On Tuesday night, Rodriguez was commended by the City Council for saving the woman’s life. Councilwoman Marie Fellhauer, herself a Los Angeles Police Department officer, prefaced the formal commendation with some very personal remarks.
“I just want to look at Officer Rodriguez and say thank you for what you did,” Fellhauer said. “It’s truly a heroic act….It’s truly amazing.”
Rodriguez told the council he appreciated all the praise that had come his way since the incident. But he said his act was nothing extraordinary.
“I am honored by the attention, but the department I work for – every other officer would have done the same thing I’ve done,” Rodriguez said. “It’s been overwhelming and great, but I was just doing my job that day.
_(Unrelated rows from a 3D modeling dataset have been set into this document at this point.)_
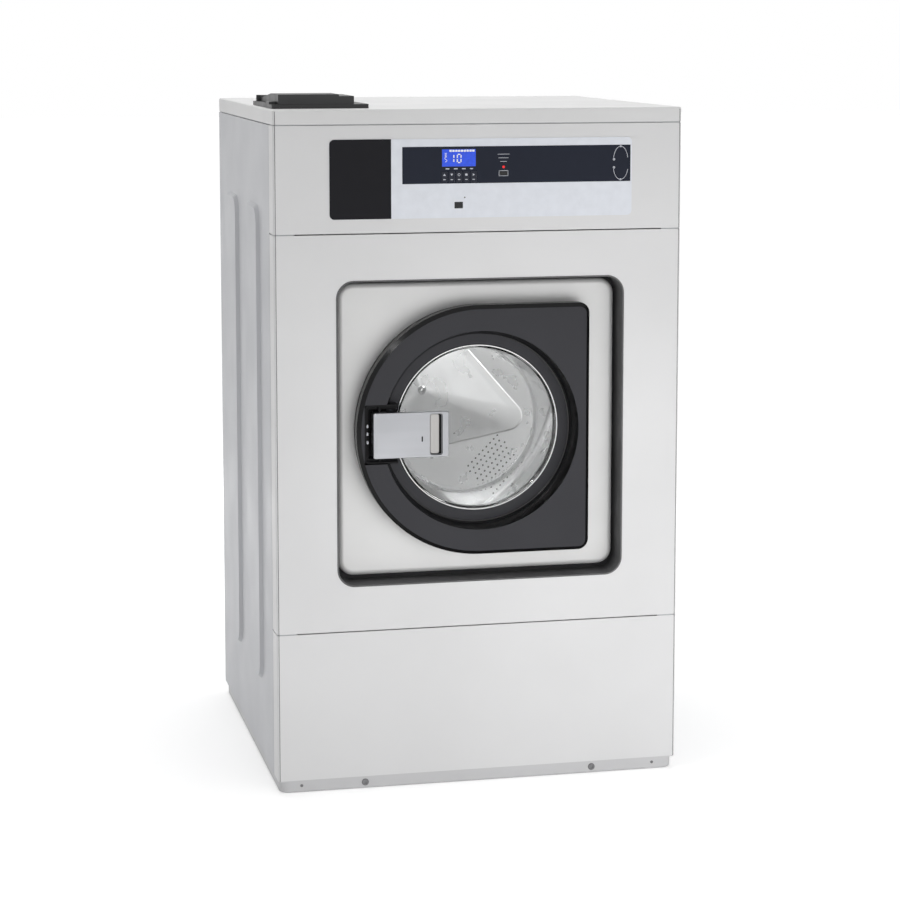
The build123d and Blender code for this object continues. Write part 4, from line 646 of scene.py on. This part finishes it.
def drum_star():
    """The low three-sided star pressed into the drum's back, its foot and head eased."""
    around, turn = 360, math.radians(-19)
    foot, foot_corner, head, head_corner = 0.112, 0.025, 0.012, 0.006
    proud, sheet, summit = 0.0004, 0.0003, 1.05
    base_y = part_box("drum_back")[1].y - DRUM_WALL - proud
    height = base_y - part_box("drum_back")[0].y
    # Each row: the share of the way from foot to head, how far it flares, and its height.
    rows = [(0.0, 1.055, 0.0), (0.0, 1.028, 0.006), (0.0, 1.010, 0.025)]
    rows += [(share, 1, share) for share in np.linspace(0.06, 0.94, 16)]
    rows += [(1.0, 0.97, 0.985), (1.0, 0.8, 1.02), (1.0, 0.55, 1.04), (1.0, 0.25, summit)]
    verts = []
    for step in range(around):
        angle = 2 * math.pi * step / around
        for share, flare, rise in rows:
            apothem = foot + (head - foot) * share
            corner = foot_corner + (head_corner - foot_corner) * share
            radius = flare * triangle_reach(angle - turn, apothem, corner)
            x, z = radius * math.cos(angle), AXIS_Z + radius * math.sin(angle)
            verts.append((x, base_y - height * rise, z))
    faces = grid(around, len(rows), columns_close=False)
    star = piece("drum_star", verts, faces, "drum", "drum", "stainless", smooth=180)
    thick = star.modifiers.new("thickness", "SOLIDIFY")
    thick.thickness = sheet
    thick.offset = 0
    cap = [(0.0001, -0.0030), (0.003, -0.0028), (0.0055, -0.0020), (0.0070, -0.0006),
           (0.0085, 0.0006), (0.0085, 0.0016), (0.0001, 0.0016)]
    piece("drum_hub_cap", *turned(cap, y0=base_y - summit * height, steps=48), "drum", "bright",
          "stainless", smooth=40)
    bead = [(0.2515, 0.0), (0.2530, -0.0026), (0.2555, -0.0040), (0.2585, -0.0034), (0.2610, -0.0008),
            (0.2622, 0.0), (0.2622, 0.0006), (0.2515, 0.0006)]
    piece("drum_back_bead", *turned(bead, y0=base_y + proud, steps=160), "drum", "drum",
          "stainless", smooth=60)


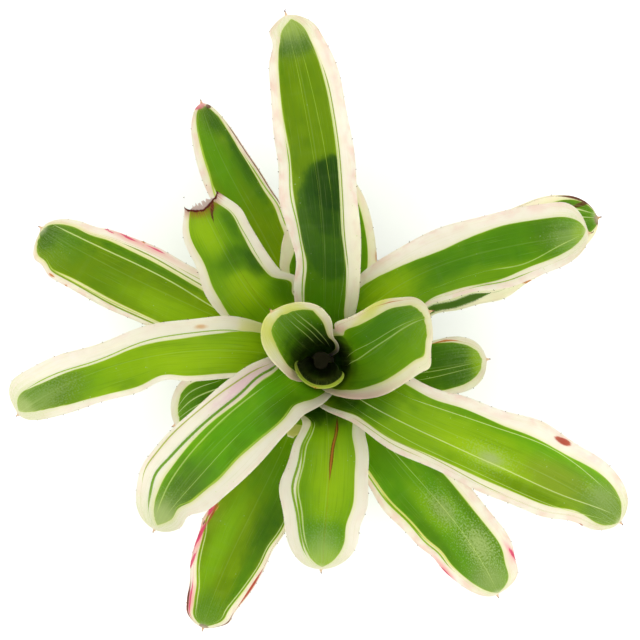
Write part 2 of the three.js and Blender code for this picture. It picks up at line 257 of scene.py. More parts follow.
root_bark = bark("wiry_root_skin", "#a98d63", "#4f3a24", (1, 1, 1))
root_points, root_faces = [], []
for i in range(ROOT_COUNT):
    line, way = smooth_route(root_route(i), ROOT_STEPS)
    length = np.linspace(0, 1, ROOT_STEPS + 1)
    knots = sum(swell * np.sin(often * length + i) for swell, often in ROOT_KNOTS)
    radii = ROOT_RADIUS * (1 - ROOT_TAPER * length + knots)
    line[:, 2] = np.maximum(line[:, 2], radii)
    points, faces = tube(line, way, radii, ROOT_SIDES)
    root_faces += [[len(root_points) + v for v in face] for face in faces]
    root_points += points
make_piece("roots", root_points, root_faces, [root_bark], "stem", "stem")

# ---- Leaves -------------------------------------------------------------------------------------
# Nineteen strap leaves. Each is one fleshy blade whose base clasps the stem as a sheath, so that the
# sheaths stand round each other as a tank for water, and the blades arch out over it.

# From the innermost and youngest to the outermost and oldest. A leaf's form comes first. turn, rise, tip
# and sweep are degrees: the direction in which it leaves the stem, the slope of its blade at the tank and at
# the tip, and how far it has curled sideways halfway along and at the tip. channel is the radius of its
# hollow cross-section. taper is how far the left and the right edge take to round in to the tip, and left
# and right list bulges of the edges, each as where, how far out, and over what length. sheath is the length
# of its clasping base where that isn't the usual one, and torn how deep the bite is in a tip that has died
# back.
# Then come its marks, in millimetres. cream_left, cream_right and cream_tip give the width of the cream
# margin, along each edge as where and how wide, and tip_arc how far from the tip the margin round it starts
# and is full. flesh is the finish of the green, and margin that of the cream. butter is how yellow the cream
# is beside the green, blush how pink it is towards the edge, and frost how silvery the tip, with its scales
# and painted sheen. point gives the finishes of the leaf's stiff point.
# A line runs along the leaf: its finish, the edge it is measured in from or "mid" for the midrib, its width,
# and its distance at points along it. The other marks are a finish with its place (s, and across from the
# midrib), half length and half width: a cloud is soft and a shade sharp, both in the green, a haze is a
# bloom of fine scales on it, a tint is soft and on the margin, and a scar lies on top. Clouds give the
# green's own uneven tone together with painted light and painted shade: painted shade where other leaves
# lie over or close behind a leaf and down in the tank, painted light where light comes through from below.
# A shade is a painted shadow of a leaf that lies close behind, and a haze also carries painted sheen.
LEAVES = {}
PLAIN = dict(  # what a leaf has where it says nothing else
    left=[], right=[], torn=0, flesh="green", margin="cream", butter=0.35, blush=0.3, frost=0.3,
    cream_tip=1.5, tip_arc=(26, 5), point=("tan", "burnt"),
    lines=[], shades=[], clouds=[], tints=[], hazes=[], scars=[],
)
LEAVES["leaf_01"] = dict(
    turn=256, length=58, width=36, rise=86, tip=77, sweep=(0, 0), channel=13, taper=(16, 16), sheath=40,
    cream_left=[(0, 0.2), (48, 0.3), (54, 1.5), (58, 3.5)],
    cream_right=[(0, 0.2), (48, 0.4), (54, 2), (58, 3.8)],
    # Its inner face, down in the tank, is painted shade: a dull dark olive, darker still in its upper part.
    flesh="damp", margin="crescent", blush=0, cream_tip=4.4, tip_arc=(13, 3),
    clouds=[("deep_tank_shade", 52, 0, 14, 60)],
)
LEAVES["leaf_02"] = dict(
    turn=134, length=91, width=49, rise=66, tip=40, sweep=(-1, -10), channel=19, taper=(62, 12),
    left=[(52, 1, 12), (86, 2, 8)], right=[(52, -2, 12), (82, 1, 8)],
    cream_left=[(0, 4), (40, 5), (56, 6.5), (68, 8), (79, 8), (88, 6.5)],
    cream_right=[(0, 2), (20, 2), (51, 3), (63, 4.5), (72, 5.5), (79, 6), (86, 6)],
    margin="ivory", butter=1, blush=0.5, cream_tip=6,
    lines=[
        ("pale", "mid", 0.7, (20, -14), (40, -13), (62, -12), (84, -10)),
        ("pale", "mid", 0.5, (20, -11), (40, -9.6), (62, -9), (84, -7.2)),
        ("pale", "mid", 0.4, (36, -6), (62, -5.6), (82, -4.4)),
    ],
    # Painted shade towards the tank and in it.
    clouds=[("deep", 62, -9, 30, 14), ("deep", 50, -4, 22, 22), ("deep_tank_shade", 42, -4, 22, 26)],
    tints=[("sulphur", 84, 8, 16, 9), ("sulphur", 84, -9, 10, 9), ("blush", 46, 20, 16, 7)],
)
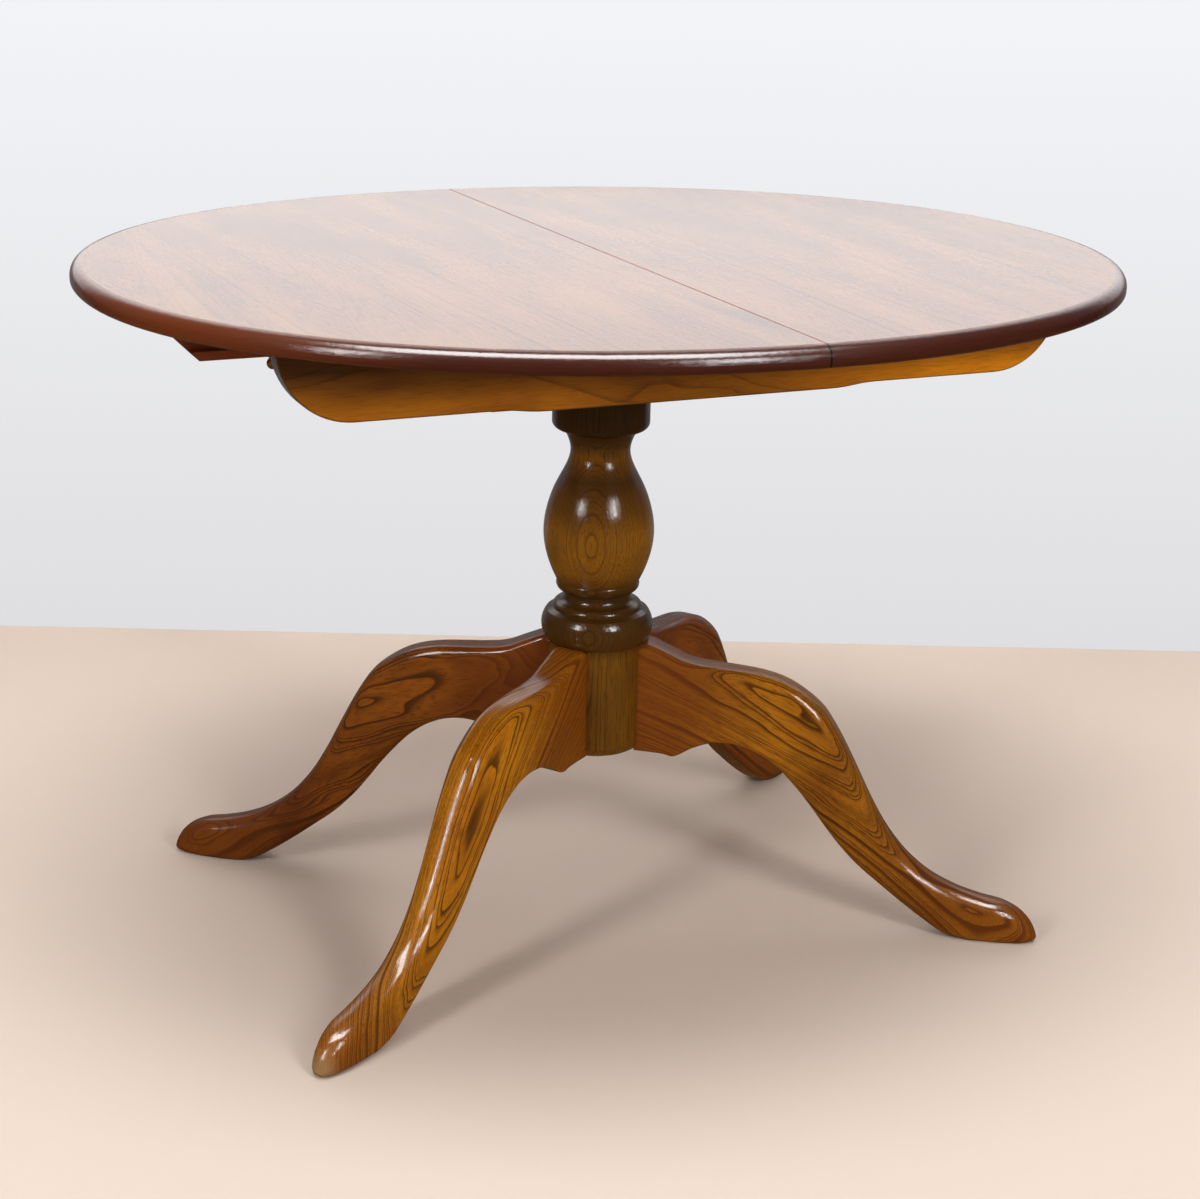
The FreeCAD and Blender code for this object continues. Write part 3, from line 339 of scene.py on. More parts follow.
# %% [markdown]
# ## The growth rings of a trunk
#
# Elm is a ring-porous timber. Each spring the tree makes a band of wide pores, and stain
# sinks into them and dries dark; the dense summer wood between stays golden. A plank shows
# lines wherever its face cuts those rings: straight ones where it cuts square across them,
# nested arches where it cuts them at a slant, and loops where it only grazes them.
#
# A flat pattern wrapped round a leg can't do that, so the tree itself is modelled. Each
# point of the wood has a distance from the tree's pith. That distance, divided by the
# width of a ring, counts the rings, and the fraction left over says where in the year's
# growth the point lies. A trunk is seldom straight, so it may bow to the side and curve
# downwards, and a slow noise lets the rings wander.

# %% A trunk
WANDER_DETAIL, WANDER_ROUGHNESS = 2.0, 0.45
NOISE_MIDDLE = (0.5, 0.5, 0.5)


def trunk(tree, place, pith, grain, bow, curve, wander_mm, wave_mm):
    """The place in a wandering trunk: X along the grain, Y and Z from the pith.

    The bow to the side and the curve downwards are given as one over their radius in metres.
    The wander is how far the rings swing, and the two waves are how long a swing is along
    the grain and across it.
    """
    turn = grain.to_track_quat("X", "Z").to_euler()
    straight = add(tree, "Mapping", {0: place, "Location": pith, "Rotation": turn},
                   vector_type="TEXTURE")
    along = add(tree, "SeparateXYZ", {0: straight.outputs[0]}).outputs["X"]
    square = add(tree, "Math", {0: along, 1: along}, operation="MULTIPLY")
    aside = add(tree, "Math", {0: square.outputs[0], 1: bow / 2}, operation="MULTIPLY")
    down = add(tree, "Math", {0: square.outputs[0], 1: curve / 2}, operation="MULTIPLY")
    bowing = add(tree, "CombineXYZ", {"Y": aside.outputs[0], "Z": down.outputs[0]})
    bowed = add(tree, "VectorMath", {0: straight.outputs[0], 1: bowing.outputs[0]},
                operation="ADD")

    slow = (1 / (wave_mm[0] * MM), 1 / (wave_mm[1] * MM), 1 / (wave_mm[1] * MM))
    drawn_out = add(tree, "VectorMath", {0: straight.outputs[0], 1: slow}, operation="MULTIPLY")
    noise = add(tree, "TexNoise", {"Vector": drawn_out.outputs[0], "Scale": 1.0,
                                   "Detail": WANDER_DETAIL, "Roughness": WANDER_ROUGHNESS})
    swing = add(tree, "VectorMath", {0: noise.outputs["Color"], 1: NOISE_MIDDLE},
                operation="SUBTRACT")
    # The swing is half a unit to each side, so twice the wander brings it to its full width.
    reach = add(tree, "VectorMath", {0: swing.outputs[0], "Scale": 2 * wander_mm * MM},
                operation="SCALE")
    bent = add(tree, "VectorMath", {0: bowed.outputs[0], 1: reach.outputs[0]}, operation="ADD")
    return bent.outputs[0]


print("a trunk wanders with a roughness of", WANDER_ROUGHNESS)

# %% Its rings
# A year is a ramp. Each pair is a moment of the year, from spring to winter, and how dark
# the wood of that moment is.
BROAD_YEAR = [(0.00, 0.25), (0.05, 1.00), (0.22, 0.85), (0.42, 0.40), (0.68, 0.12),
              (0.95, 0.00)]
FINE_YEAR = [(0.00, 0.35), (0.04, 1.00), (0.14, 0.60), (0.30, 0.20), (0.60, 0.05),
             (0.95, 0.00)]
# Good and poor years: the noise changes over about two rings, and moves their count by three
# at most.
GOOD_YEARS_SCALE = 0.45
GOOD_YEARS_SWING = 3.0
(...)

And I just happened to be in the right place at the right time.”
Mayor Bill Fisher nearly choked up as he responded to Rodriguez, a 17-year police veteran who has spent ten years serving as an ESPD officer.
“Officer Rodriguez, you wear that badge…,” Fisher said, his voice trailing off. “You are El Segundo’s finest, sir.”
ESPD Chief Mitch Tavera echoed Rodriguez’s words, noting that every officer on the force is trained to respond precisely as he had. But Tavera also singled out Rodriguez for praise.
“We all like to think we’d do it, but the bottom line is when the moment came, he did it,” Tavera said. “He stood tall that night. City Council, staff, all the employees of the City of El Segundo – all of us stood a little taller after Armando’s actions that day.”